Istanbul is definitely an Islamic city - our sleep was disturbed at about 4:30 each morning by the competing calls of the muezzin from the three mosques within earshot. More than half the women you see are wearing modest Muslim dress. Many of those wearing western dress are obvious tourists, so it is difficult to judge how many Turkish women are wearing western dress. Women wearing Muslim dress vary from a very few fully covered in black enveloping garment and long black headscarf. Even fewer wear a veil so that only their eyes show - more of those in black just have their headscarf pinned together to cover their mouths.
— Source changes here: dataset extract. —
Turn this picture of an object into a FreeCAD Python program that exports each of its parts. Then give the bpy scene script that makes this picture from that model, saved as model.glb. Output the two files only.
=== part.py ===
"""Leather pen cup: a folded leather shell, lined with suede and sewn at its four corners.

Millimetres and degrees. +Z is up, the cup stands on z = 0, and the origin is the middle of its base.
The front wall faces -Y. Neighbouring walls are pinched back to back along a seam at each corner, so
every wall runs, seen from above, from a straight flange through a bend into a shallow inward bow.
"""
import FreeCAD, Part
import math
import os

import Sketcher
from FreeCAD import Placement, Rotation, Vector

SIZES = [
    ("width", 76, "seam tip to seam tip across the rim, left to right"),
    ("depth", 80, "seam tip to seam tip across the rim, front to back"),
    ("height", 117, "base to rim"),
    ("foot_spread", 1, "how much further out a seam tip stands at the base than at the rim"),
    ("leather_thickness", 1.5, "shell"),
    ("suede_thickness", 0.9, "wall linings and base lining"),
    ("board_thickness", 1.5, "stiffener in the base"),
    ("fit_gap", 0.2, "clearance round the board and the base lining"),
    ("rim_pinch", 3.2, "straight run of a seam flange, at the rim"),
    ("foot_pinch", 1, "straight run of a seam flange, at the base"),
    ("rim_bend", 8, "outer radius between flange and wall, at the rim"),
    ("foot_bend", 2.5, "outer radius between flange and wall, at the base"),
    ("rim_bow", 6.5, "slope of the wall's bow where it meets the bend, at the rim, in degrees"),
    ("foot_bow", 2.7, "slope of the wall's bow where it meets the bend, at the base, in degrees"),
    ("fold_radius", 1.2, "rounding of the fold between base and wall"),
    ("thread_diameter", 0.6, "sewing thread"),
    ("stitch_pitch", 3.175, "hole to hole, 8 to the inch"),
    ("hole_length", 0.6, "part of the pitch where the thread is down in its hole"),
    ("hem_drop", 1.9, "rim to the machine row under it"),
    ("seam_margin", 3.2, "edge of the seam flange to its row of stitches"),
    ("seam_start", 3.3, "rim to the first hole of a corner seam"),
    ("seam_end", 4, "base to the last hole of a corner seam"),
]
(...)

The most common dress by far is a head scarf and overcoat, even on a warm day. Coats vary from shapeless and drab to smart and belted, in black or navy. Young women's coats often have some individuality, interesting fastenings, or some muted decoration on cuff or collar, or some other colour rather than black or blue, deep indigo seems to be popular. They are always at least knee length, usually calf or ankle, worn over pants or a long skirt, so no flesh shows anywhere. If the 1960s maxi comes back in, the coats will be high fashion. Headscarves are carefully worn so that no hair shows, but are pretty, patterned and coloured, even on the older women. I have some trouble reconciling these modest outfits with bridal outfitter shops full of "meringue" dresses, not just in white but every colour from pink to purple. There seem to be far too many of them just to be catering for the non-Muslim female population of marriageable age. Then I saw a young girl waiting on a tram stop wearing a kind of hybrid outfit: a long white overcoat that had about 10 layers of frills from the waist down - a Muslim meringue?
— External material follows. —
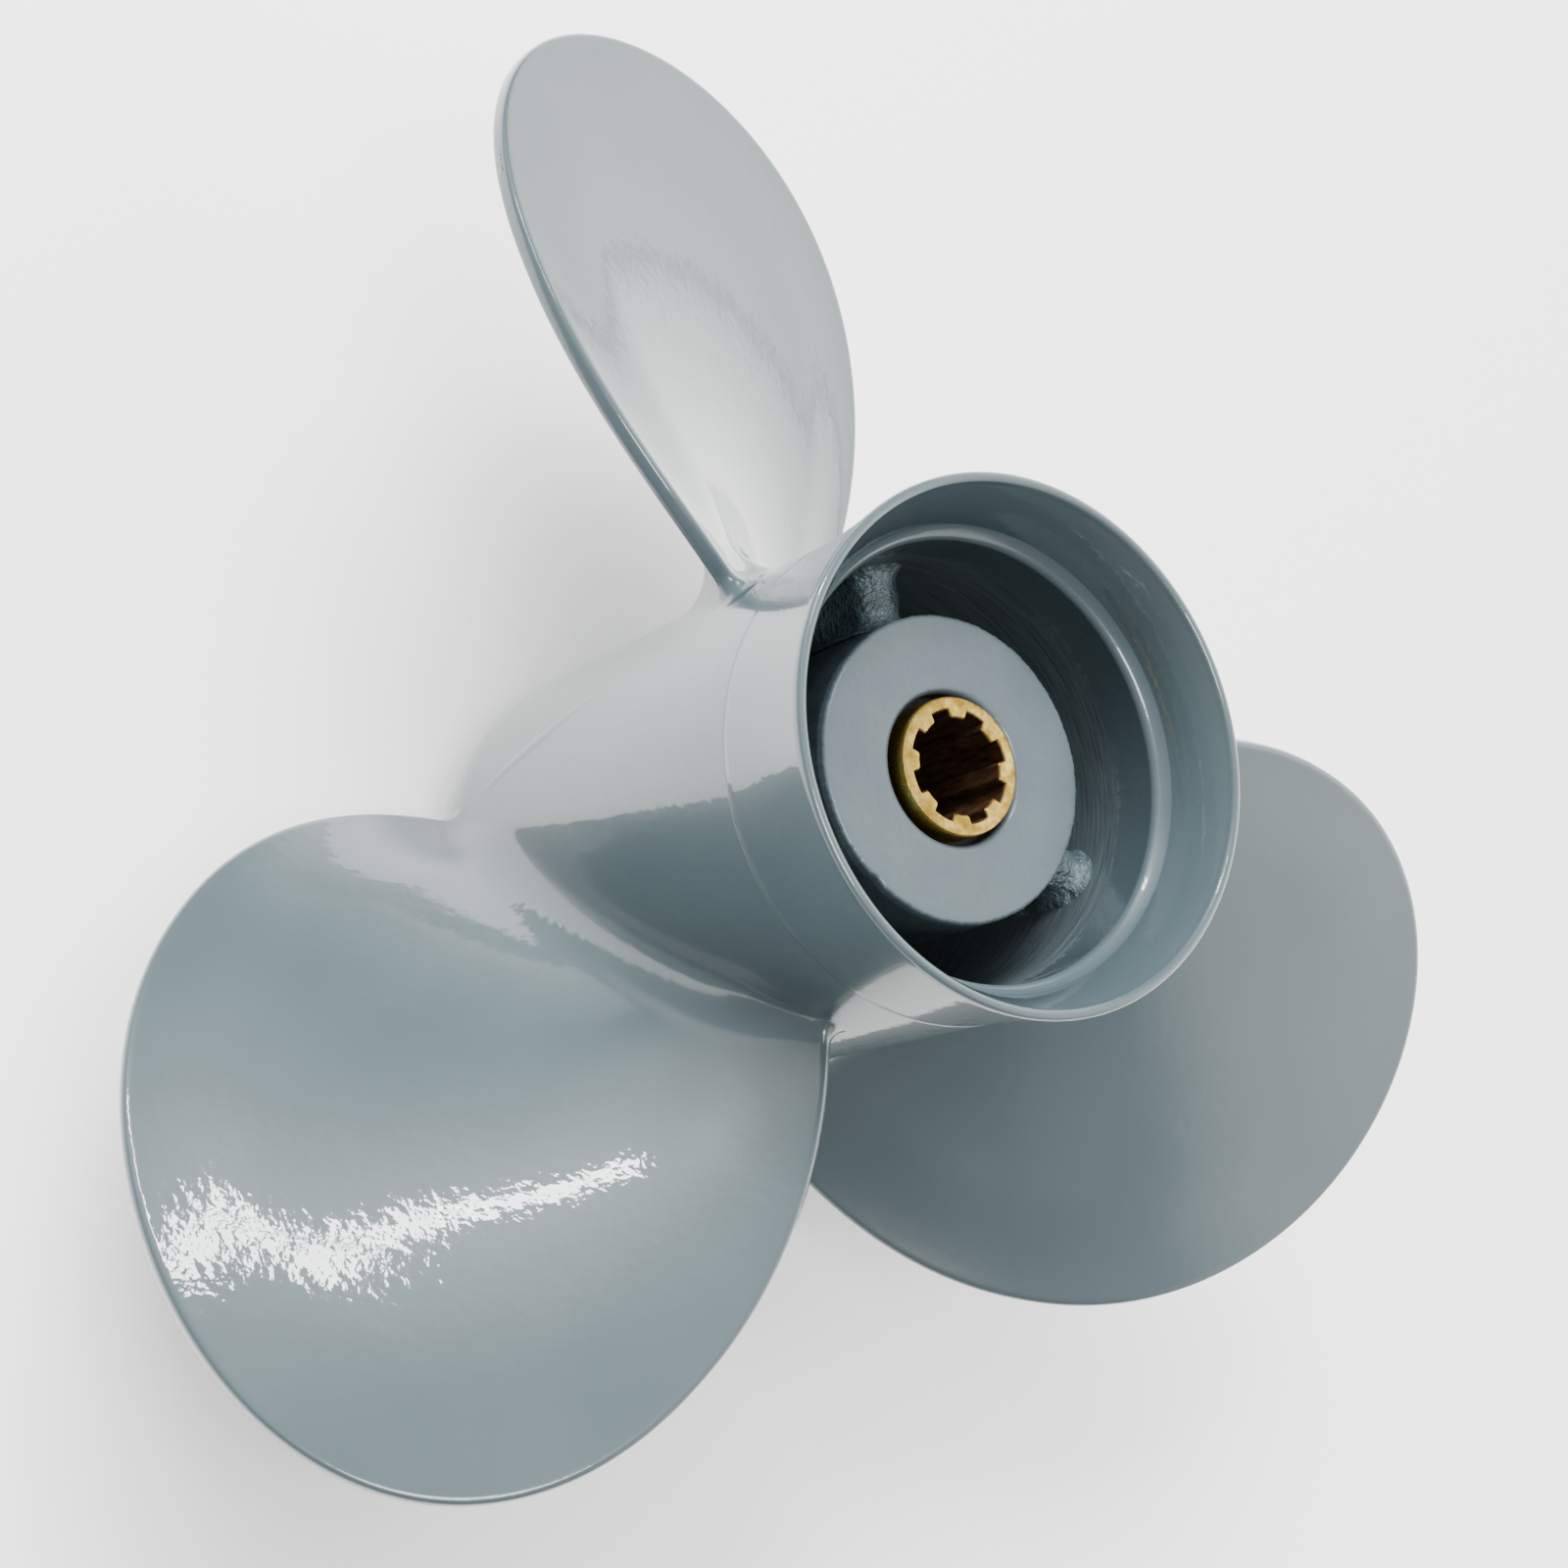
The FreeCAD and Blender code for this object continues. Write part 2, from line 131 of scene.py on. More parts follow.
def add_mesh(name, points, faces, material, body, replaces, sharp_angle=None):
    """A smooth-shaded mesh piece made from points in mm."""
    mesh = bpy.data.meshes.new(name)
    mesh.from_pydata((np.asarray(points) * MM).tolist(), [], [[int(k) for k in face] for face in faces])
    mesh.polygons.foreach_set("use_smooth", np.ones(len(mesh.polygons), bool))
    if sharp_angle:
        mesh.set_sharp_from_angle(angle=math.radians(sharp_angle))
    mesh.materials.append(material)
    piece = bpy.data.objects.new(name, mesh)
    bpy.context.scene.collection.objects.link(piece)
    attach(piece, body)
    if replaces:
        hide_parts(replaces)
    return piece


def mark_rings(piece, rows, sharp_rows):
    """Keeps the rings of a lathed mesh at some profile rows crisp."""
    mesh = piece.data
    ends = np.empty(len(mesh.edges) * 2, int)
    mesh.edges.foreach_get("vertices", ends)
    ends = ends.reshape(-1, 2) % rows
    sharp = (ends[:, 0] == ends[:, 1]) & np.isin(ends[:, 0], sharp_rows)
    layer = mesh.attributes.get("sharp_edge") or mesh.attributes.new("sharp_edge", "BOOLEAN", "EDGE")
    layer.data.foreach_set("value", sharp)


def lathe(name, profile, steps, material, body, replaces, sharp_rows=(), shift=None):
    """A closed profile of (radius, height) turned round the axis; shift changes the points."""
    profile = np.array(profile)
    angles = 2 * math.pi * np.arange(steps) / steps
    radius = np.broadcast_to(profile[:, 0], (steps, len(profile))).copy()
    height = np.broadcast_to(profile[:, 1], (steps, len(profile))).copy()
    if shift:
        radius, height = shift(angles[:, None], radius, height)
    x = radius * np.cos(angles)[:, None]
    y = radius * np.sin(angles)[:, None]
    points = np.stack((x, y, height), axis=-1).reshape(-1, 3)
    faces = grid_faces(steps, len(profile), True, True)
    piece = add_mesh(name, points, faces, material, body, replaces)
    mark_rings(piece, len(profile), sharp_rows)
    return piece


def ripple(points, size, depth, octaves=3):
    """Cast-surface noise at each point, in mm."""
    values = [noise.fractal(Vector(p) / size, 1.0, 2.1, octaves) for p in points]
    return depth * np.array(values)


def turned(points, degrees):
    """Points turned anticlockwise about the axis."""
    a = math.radians(degrees)
    spin = np.array(((math.cos(a), -math.sin(a), 0), (math.sin(a), math.cos(a), 0), (0, 0, 1)))
    return points @ spin.T


# ---------------------------------------------------------------- materials


def new_material(name):
    material = bpy.data.materials.new(name)
    material.use_nodes = True
    nodes = material.node_tree.nodes
    return material, nodes, material.node_tree.links, nodes["Principled BSDF"]


def place(nodes, links, stretch=(1, 1, 1)):
    """Object coordinates, stretched."""
    where = nodes.new("ShaderNodeTexCoord")
    mapping = nodes.new("ShaderNodeMapping")
    mapping.inputs["Scale"].default_value = stretch
    links.new(where.outputs["Object"], mapping.inputs["Vector"])
    return mapping.outputs["Vector"]


def add_noise(nodes, links, vector, scale, detail=2.0, roughness=0.5):
    texture = nodes.new("ShaderNodeTexNoise")
    texture.inputs["Scale"].default_value = scale
    texture.inputs["Detail"].default_value = detail
    texture.inputs["Roughness"].default_value = roughness
    links.new(vector, texture.inputs["Vector"])
    return texture.outputs["Fac"]


def add_ramp(nodes, links, fac, stops):
    """Colour ramp; each stop is (position, grey or colour)."""
    ramp = nodes.new("ShaderNodeValToRGB")
    elements = ramp.color_ramp.elements
    while len(elements) < len(stops):
        elements.new(0.5)
    for element, (position, colour) in zip(elements, stops):
        element.position = position
        rgb = (colour,) * 3 if isinstance(colour, (int, float)) else colour
        element.color = (*rgb, 1.0)
    links.new(fac, ramp.inputs["Fac"])
    return ramp.outputs["Color"]


def add_math(nodes, links, operation, first, second):
    node = nodes.new("ShaderNodeMath")
    node.operation = operation
    for socket, word in zip(node.inputs, (first, second)):
        if isinstance(word, (int, float)):
            socket.default_value = word
        else:
            links.new(word, socket)
    return node.outputs["Value"]


def add_mix(nodes, links, fac, first, second):
    node = nodes.new("ShaderNodeMix")
    node.data_type = "RGBA"
    colour_sockets = [s for s in node.inputs if s.type == "RGBA"]
    factor = [s for s in node.inputs if s.name == "Factor" and s.type == "VALUE"][0]
    for socket, source in zip((factor, *colour_sockets), (fac, first, second)):
        links.new(source, socket)
    return [s for s in node.outputs if s.type == "RGBA"][0]


def add_bump(nodes, links, height, strength, distance, after=None):
    bump = nodes.new("ShaderNodeBump")
    bump.inputs["Strength"].default_value = strength
    bump.inputs["Distance"].default_value = distance
    links.new(height, bump.inputs["Height"])
    if after:
        links.new(after, bump.inputs["Normal"])
    return bump.outputs["Normal"]


def from_axis(nodes, links):
    """Distance from the shaft axis, and height, in metres."""
    where = nodes.new("ShaderNodeTexCoord")
    split = nodes.new("ShaderNodeSeparateXYZ")
    links.new(where.outputs["Object"], split.inputs["Vector"])
    x2 = add_math(nodes, links, "MULTIPLY", split.outputs["X"], split.outputs["X"])
    y2 = add_math(nodes, links, "MULTIPLY", split.outputs["Y"], split.outputs["Y"])
    radius = add_math(nodes, links, "SQRT", add_math(nodes, links, "ADD", x2, y2), 0.0)
    return radius, split.outputs["Z"]


PAINT_LIGHT = (0.05, 0.072, 0.081)
PAINT_DARK = (0.044, 0.065, 0.074)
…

Speaking of tramstops, the public transport system in Istanbul is excellent. There is a metro and light rail using a common ticketing system of plastic tokens that allow you through a turnstile onto the station or tram stop. A token costs about a dollar, and pays for one trip. Other passengers offer assistance if you look as though you are lost or confused. There are also public ferries going back and forth across the Golden Horn and the Bosphorus. They travel very fast and there are so many of them buzzing back and forth that you expect to see a collision at any moment. We went on the tourist ferry that goes all the way up the Bosphorus almost to the Black Sea, drops you off on the Asian side for lunch, then you reboard for the return trip. It was a nice break on our second day after we'd walked for hours on the first day. We used the light rail all the time, the metro on our first day to come in from the airport, and made two bus trips on our last day. Bus and ferry tickets are bought before boarding. Bus tickets are proximity cards which are charged up with whatever you request, and are probably rechargeable, but we didn't make enough trips to find out. It's all very simple and makes you wonder why we needed our myki mess.
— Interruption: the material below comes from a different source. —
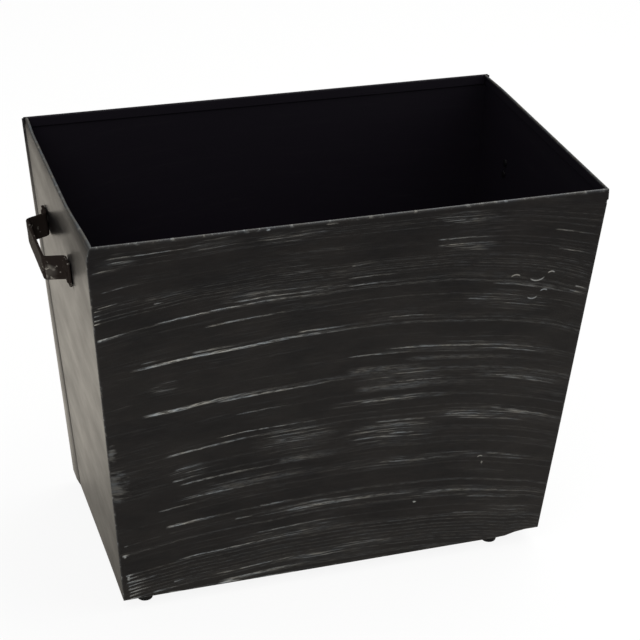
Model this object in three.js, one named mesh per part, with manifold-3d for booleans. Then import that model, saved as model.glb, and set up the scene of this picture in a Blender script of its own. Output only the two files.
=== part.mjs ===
// A tapered log storage box of sheet steel. Its walls lean outwards, the rim is folded over, a strap handle is
// riveted to each end, and four rubber feet are screwed under the floor.
// Millimetres, +Z up. The origin is on the ground below the middle of the box, and the front faces -Y.
import * as THREE from "three";
import { mergeVertices } from "three/addons/utils/BufferGeometryUtils.js";
import Module from "manifold-3d";

const wasm = await Module();
wasm.setup();

// Outside of the box
const rimLength = 480; // along X, at the rim
const rimDepth = 300; // along Y, at the rim
const baseLength = 424; // along X, at the walls' lower edge
const baseDepth = 240;
const overallHeight = 400; // ground to rim
const footHeight = 13; // ground to the walls' lower edge

// Folded sheet of the walls and the floor
const sheetThickness = 1.5;
const hemHeight = 10; // how far the rim's fold comes down inside
const hemRelief = 2; // left free between the fold and a corner flange
const cornerFlange = 12; // strip of an end wall that turns in behind the front
const narrowestFlap = 3; // of the back's flaps: its blank is a rectangle, so they widen away from its longer edge
const floorFlange = 15; // upturned edge of the floor

// Strap handle, bent from flat bar
const strapWidth = 24; // down the wall
const strapThickness = 3;
const strapBelowRim = 61.5; // rim to the strap's upper edge, along the wall
const strapSpan = 97; // between the outsides of the two legs, at the wall
const strapStandOff = 22; // wall to the outside of the grip
const legLean = 6; // how far each leg leans towards the middle on its way out
const tabLength = 17; // end of the strap that lies on the wall
const bendRadius = 4; // at the strap's middle line
const handleSetBack = 14; // from the box's middle towards the back

// Domed rivets, two through each tab of a handle
const rivetRadius = 2.4;
const rivetHeadRadius = 4;
const rivetHeadHeight = 1.4;
const rivetTailRadius = 3.6;
const rivetTailHeight = 2;
const rivetFromTabEnd = 6.5;
const rivetPitch = 12;

// Rubber foot, hollow from below to take the screw's head
const footTopRadius = 9.5;
const footBottomRadius = 7.5;
const footEdgeRound = 0.8;
const footRecessRadius = 5.4;
const footRecessDepth = 6.5;
const footFromLeftEnd = 24.5; // foot's middle to the end wall's lower edge
const footFromRightEnd = 45;
const footFromSide = 19.5; // foot's middle to the front or back wall's lower edge

// Pan-head screw with its washer and nut
const screwRadius = 2;
const screwHeadRadius = 3.9;
const screwHeadHeight = 2.6;
const driveLength = 4.4; // cross recess in the head
const driveWidth = 1;
const driveDepth = 1.4;
const screwPastNut = 2;
const washerRadius = 4.6;
const washerThickness = 0.8;
const nutAcrossFlats = 7;
const nutHeight = 3.2;

// Fits
const contactGap = 0.3; // between two pieces that lie on each other
const holePlay = 0.3; // round a shank in its hole
const overrun = 5; // how far a cutter reaches past what it cuts

// Counts of straight pieces in a bend and in a full circle
const bendSteps = 4;
const circleSteps = 20;

// Heights, runs and tilts that follow from the outside of the box
const wallHeight = overallHeight - footHeight;
const endRun = (rimLength - baseLength) / 2;
const sideRun = (rimDepth - baseDepth) / 2;
const endTilt = Math.atan2(endRun, wallHeight);
const sideTilt = Math.atan2(sideRun, wallHeight);
const hemStart = overallHeight - hemHeight;
const floorTop = footHeight + sheetThickness;
const farPast = overrun + overrun;

// Insets of the layers in a corner, from the outside: a sheet, the gap behind it, and a second sheet
const behindSheet = sheetThickness + contactGap;
const secondSheet = behindSheet + sheetThickness;
const behindSecond = secondSheet + contactGap;

// How far the back reaches past an end wall's outside, to turn its flap round the corner
const flapOutside = contactGap + sheetThickness;

const blackPaint = { color: 0x232322, roughness: 0.55, metalness: 0.2 };
const handlePaint = { color: 0x2a2927, roughness: 0.45, metalness: 0.5 };
const zincSteel = { color: 0x8d8f8e, roughness: 0.35, metalness: 0.9 };
const rubber = { color: 0x151516, roughness: 0.85, metalness: 0 };

// Cuts and joins of closed geometries
function solidOf(geometry) {
  const bare = geometry.clone();
  bare.deleteAttribute("normal");
  bare.deleteAttribute("uv");
  const merged = mergeVertices(bare);
  return new wasm.Manifold(
    new wasm.Mesh({
      numProp: 3,
      vertProperties: merged.attributes.position.array,
      triVerts: new Uint32Array(merged.index.array),
    }),
  );
}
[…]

Non-boaties would be more likely to think of the skyline of mosque domes and minarets as the most characteristic image of the city. Our hotel was perfectly positioned between the Blue Mosque and Haghia Sophia. From our room and balcony we looked out on the latter, from the breakfast room and roof garden we had a wonderful view of both, especially at night with all the lights of Istanbul behind.
Istanbul is definitely an Islamic city - our sleep was disturbed at about 4:30 each morning by the competing calls of the muezzin from the three mosques within earshot. More than half the women you see are wearing modest Muslim dress. Many of those wearing western dress are obvious tourists, so it is difficult to judge how many Turkish women are wearing western dress. Women wearing Muslim dress vary from a very few fully covered in black enveloping garment and long black headscarf. Even fewer wear a veil so that only their eyes show - more of those in black just have their headscarf pinned together to cover their mouths. The most common dress by far is a head scarf and overcoat, even on a warm day. Coats vary from shapeless and drab to smart and belted, in black or navy. Young women's coats often have some individuality, interesting fastenings, or some muted decoration on cuff or collar, or some other colour rather than black or blue, deep indigo seems to be popular. They are always at least knee length, usually calf or ankle, worn over pants or a long skirt, so no flesh shows anywhere. If the 1960s maxi comes back in, the coats will be high fashion. Headscarves are carefully worn so that no hair shows, but are pretty, patterned and coloured, even on the older women. I have some trouble reconciling these modest outfits with bridal outfitter shops full of "meringue" dresses, not just in white but every colour from pink to purple. There seem to be far too many of them just to be catering for the non-Muslim female population of marriageable age. Then I saw a young girl waiting on a tram stop wearing a kind of hybrid outfit: a long white overcoat that had about 10 layers of frills from the waist down - a Muslim meringue?
Speaking of tramstops, the public transport system in Istanbul is excellent. There is a metro and light rail using a common ticketing system of plastic tokens that allow you through a turnstile onto the station or tram stop. A token costs about a dollar, and pays for one trip. Other passengers offer assistance if you look as though you are lost or confused. There are also public ferries going back and forth across the Golden Horn and the Bosphorus. They travel very fast and there are so many of them buzzing back and forth that you expect to see a collision at any moment. We went on the tourist ferry that goes all the way up the Bosphorus almost to the Black Sea, drops you off on the Asian side for lunch, then you reboard for the return trip. It was a nice break on our second day after we'd walked for hours on the first day. We used the light rail all the time, the metro on our first day to come in from the airport, and made two bus trips on our last day. Bus and ferry tickets are bought before boarding. Bus tickets are proximity cards which are charged up with whatever you request, and are probably rechargeable, but we didn't make enough trips to find out. It's all very simple and makes you wonder why we needed our myki mess.